Within the project, use file names that “machine readable”, “human readable”, and are in a default order. Section 6.1.3 Saving and naming in R for Data Science (2e) provides the the guidelines below for good file name practices:
File names should be machine readable: avoid spaces, symbols, and special characters. Don’t rely on case sensitivity to distinguish files.
File names should be human readable: use file names to describe what’s in the file.
File names should play well with default ordering: start file names with numbers so that alphabetical sorting puts them in the order they get used.
See Section 6.1.3 in R for Data Science (2ed) for examples of file names that are machine readable and human readable.

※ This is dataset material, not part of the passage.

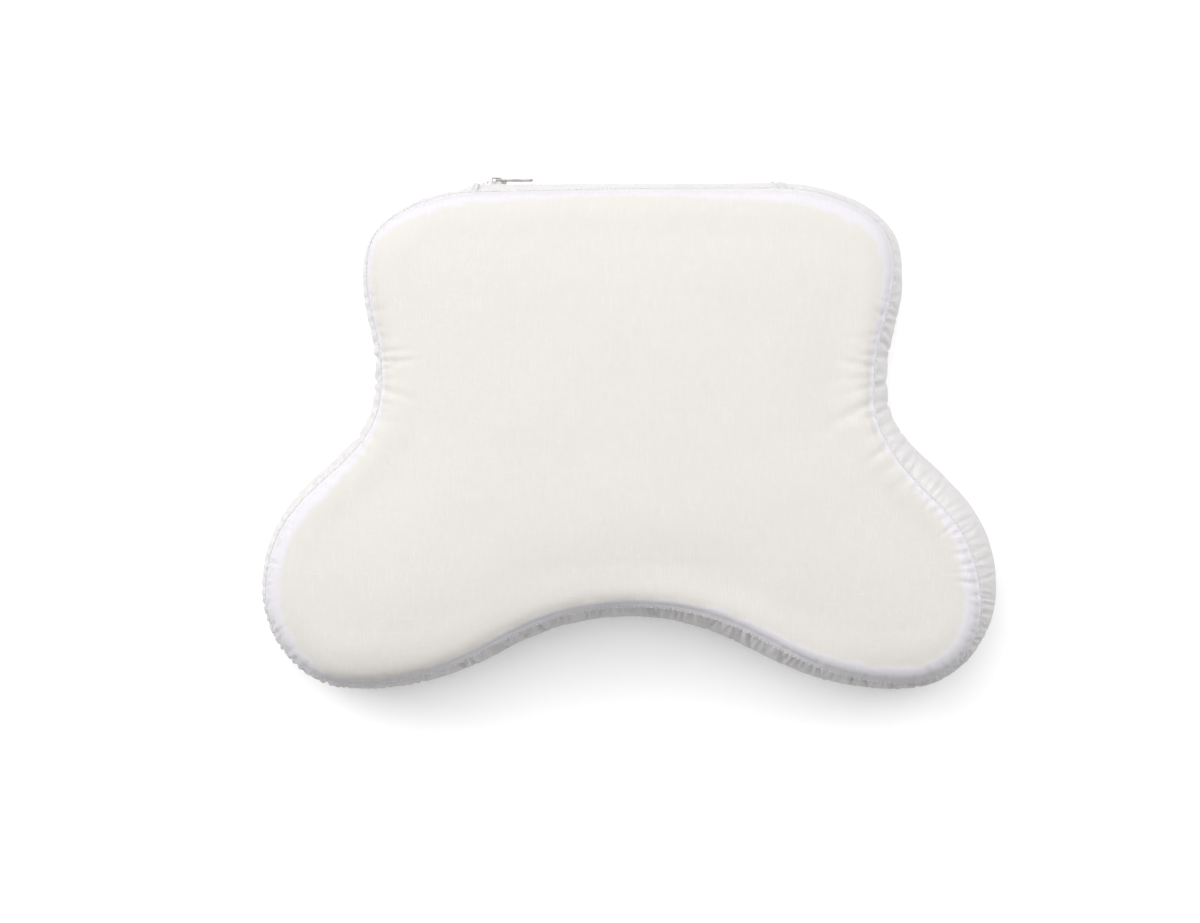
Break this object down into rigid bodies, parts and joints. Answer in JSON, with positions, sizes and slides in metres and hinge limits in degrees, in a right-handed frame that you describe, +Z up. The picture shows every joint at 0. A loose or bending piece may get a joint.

How might we organize the work on this team into projects, e.g., a project for each analysis? each team member? etc.?
Environment
In the context of reproducibility in R and RStudio, the environment essentially refers to the version of all R packages used in a project. Because R packages are regularly updated, being able to reproduce the project environment is important for long-term reproducibility of projects. As time goes on, function names, arguments, or other features of a function may change. This could potentially cause errors if the code is run in the future with the updated packages. By saving the environment, you are saving the state of the R packages at the time in which the code was written, thus more fully reproducing the code and coding environment.
A rigorous approach is using the renv package (Ushey 2023) which stores the R packages in the project directory (Hadley Wickham 2023). Another option is to run the function sessionInfo()
and save the results in the project directory. This function will print give information about the R version, details about the computer, packages, and their version.